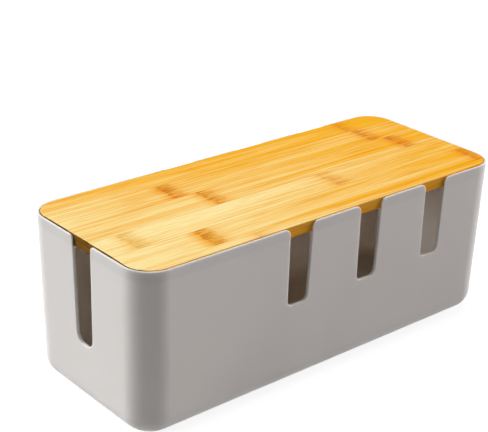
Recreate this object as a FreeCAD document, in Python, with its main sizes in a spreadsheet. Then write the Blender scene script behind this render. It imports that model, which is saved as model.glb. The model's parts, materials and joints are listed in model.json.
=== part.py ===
import FreeCAD
import Part
import Sketcher
import math
import os

# Cable box: a drafted plastic tub with open cable slots, a lid glued from bamboo strips, and four pads.
# The origin is on the surface that the box stands on, under the middle of the tub.
# X runs along the box, the end with the cable slot is at -X, and Z is up.

# Driving sizes, in millimetres and degrees
SIZES = [
    # outside of the tub
    ("box_length", 305),
    ("box_width", 124),
    ("tub_height", 113.5),
    ("end_draft", 0.85),
    ("side_draft", 1.2),
    ("corner_radius", 19.5),
    ("base_edge_radius", 13.5),
    ("edge_radius", 0.4),
    # inside of the tub
    ("wall", 2.5),
    ("rim_wall", 1.3),
    ("seat_depth", 7.2),
    # cable slots
    ("slot_width", 17),
    ("slot_draft", 1),
    ("side_slot_corner_radius", 4.5),
    ("side_slot_mouth_radius", 4.5),
    ("side_slot_depth", 54.5),
    ("side_slot_pitch", 60.3),
    ("side_slot_offset", 28.8),
    ("side_slot_count", 3),
    ("end_slot_depth", 71),
    ("end_slot_foot_width", 3),
    ("end_slot_mouth_radius", 3),
    # lid
    ("lid_clearance", 0.4),
    ("upper_ply", 3.75),
    ("lower_ply", 3.75),
    ("lid_edge_radius", 0.6),
    ("strip_count", 6),
    ("rear_strip_width", 20.3),
    ("front_strip_width", 7.1),
    # pads under the base
    ("pad_radius", 5),
    ("pad_thickness", 2),
    ("pad_proud", 1),
    ("pad_edge_radius", 0.3),
    ("pad_clearance", 0.2),
    ("pad_margin", 6),
    # how far a cutting shape runs past what it cuts
    ("overrun", 5),
]

doc = FreeCAD.newDocument("cable_box")
sheet = doc.addObject("Spreadsheet::Sheet", "Sizes")
for row, (alias, number) in enumerate(SIZES, start=1):
    sheet.set(f"A{row}", alias)
    sheet.set(f"B{row}", str(number))
    sheet.setAlias(f"B{row}", alias)
doc.recompute()

# Sizes that follow from the driving ones
END_LEAN = "tan(Sizes.end_draft * 1 deg)"
SIDE_LEAN = "tan(Sizes.side_draft * 1 deg)"
BASE_LENGTH = f"(Sizes.box_length - 2 * Sizes.tub_height * {END_LEAN})"
BASE_WIDTH = f"(Sizes.box_width - 2 * Sizes.tub_height * {SIDE_LEAN})"
SEAT_LEVEL = "(Sizes.pad_proud + Sizes.tub_height - Sizes.seat_depth)"
LID_GAP = "(Sizes.rim_wall + Sizes.lid_clearance)"
LID_LENGTH = f"(Sizes.box_length - 2 * {LID_GAP})"
LID_WIDTH = f"(Sizes.box_width - 2 * {LID_GAP})"
LID_THICKNESS = "(Sizes.upper_ply + Sizes.lower_ply)"
STRIP_WIDTH = f"(({LID_WIDTH} - Sizes.rear_strip_width - Sizes.front_strip_width) / (Sizes.strip_count - 2))"
NOTHING = "(0 * Sizes.wall)"
PAD_INSET = "(Sizes.base_edge_radius + Sizes.pad_margin + Sizes.pad_radius)"
PAD_X = f"({BASE_LENGTH} / 2 - {PAD_INSET})"
PAD_Y = f"({BASE_WIDTH} / 2 - {PAD_INSET})"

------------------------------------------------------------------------

Problem to work on: Quote every line of the data, word for word.

Written solution:
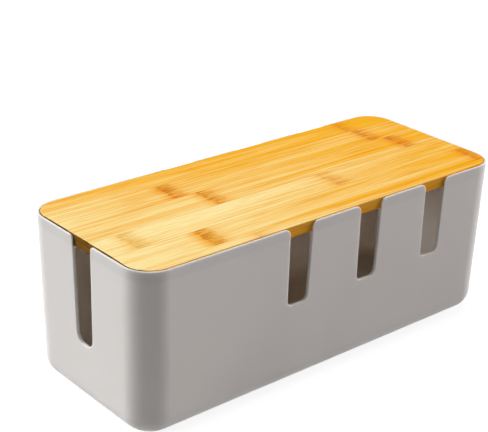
Recreate this object as a FreeCAD document, in Python, with its main sizes in a spreadsheet. Then write the Blender scene script behind this render. It imports that model, which is saved as model.glb. The model's parts, materials and joints are listed in model.json.
=== part.py ===
import FreeCAD
import Part
import Sketcher
import math
import os

# Cable box: a drafted plastic tub with open cable slots, a lid glued from bamboo strips, and four pads.
# The origin is on the surface that the box stands on, under the middle of the tub.
# X runs along the box, the end with the cable slot is at -X, and Z is up.

# Driving sizes, in millimetres and degrees
SIZES = [
    # outside of the tub
    ("box_length", 305),
    ("box_width", 124),
    ("tub_height", 113.5),
    ("end_draft", 0.85),
    ("side_draft", 1.2),
    ("corner_radius", 19.5),
    ("base_edge_radius", 13.5),
    ("edge_radius", 0.4),
    # inside of the tub
    ("wall", 2.5),
    ("rim_wall", 1.3),
    ("seat_depth", 7.2),
    # cable slots
    ("slot_width", 17),
    ("slot_draft", 1),
    ("side_slot_corner_radius", 4.5),
    ("side_slot_mouth_radius", 4.5),
    ("side_slot_depth", 54.5),
    ("side_slot_pitch", 60.3),
    ("side_slot_offset", 28.8),
    ("side_slot_count", 3),
    ("end_slot_depth", 71),
    ("end_slot_foot_width", 3),
    ("end_slot_mouth_radius", 3),
    # lid
    ("lid_clearance", 0.4),
    ("upper_ply", 3.75),
    ("lower_ply", 3.75),
    ("lid_edge_radius", 0.6),
    ("strip_count", 6),
    ("rear_strip_width", 20.3),
    ("front_strip_width", 7.1),
    # pads under the base
    ("pad_radius", 5),
    ("pad_thickness", 2),
    ("pad_proud", 1),
    ("pad_edge_radius", 0.3),
    ("pad_clearance", 0.2),
    ("pad_margin", 6),
    # how far a cutting shape runs past what it cuts
    ("overrun", 5),
]

doc = FreeCAD.newDocument("cable_box")
sheet = doc.addObject("Spreadsheet::Sheet", "Sizes")
for row, (alias, number) in enumerate(SIZES, start=1):
    sheet.set(f"A{row}", alias)
    sheet.set(f"B{row}", str(number))
    sheet.setAlias(f"B{row}", alias)
doc.recompute()

# Sizes that follow from the driving ones
END_LEAN = "tan(Sizes.end_draft * 1 deg)"
SIDE_LEAN = "tan(Sizes.side_draft * 1 deg)"
BASE_LENGTH = f"(Sizes.box_length - 2 * Sizes.tub_height * {END_LEAN})"
BASE_WIDTH = f"(Sizes.box_width - 2 * Sizes.tub_height * {SIDE_LEAN})"
SEAT_LEVEL = "(Sizes.pad_proud + Sizes.tub_height - Sizes.seat_depth)"
LID_GAP = "(Sizes.rim_wall + Sizes.lid_clearance)"
LID_LENGTH = f"(Sizes.box_length - 2 * {LID_GAP})"
LID_WIDTH = f"(Sizes.box_width - 2 * {LID_GAP})"
LID_THICKNESS = "(Sizes.upper_ply + Sizes.lower_ply)"
STRIP_WIDTH = f"(({LID_WIDTH} - Sizes.rear_strip_width - Sizes.front_strip_width) / (Sizes.strip_count - 2))"
NOTHING = "(0 * Sizes.wall)"
PAD_INSET = "(Sizes.base_edge_radius + Sizes.pad_margin + Sizes.pad_radius)"
PAD_X = f"({BASE_LENGTH} / 2 - {PAD_INSET})"
PAD_Y = f"({BASE_WIDTH} / 2 - {PAD_INSET})"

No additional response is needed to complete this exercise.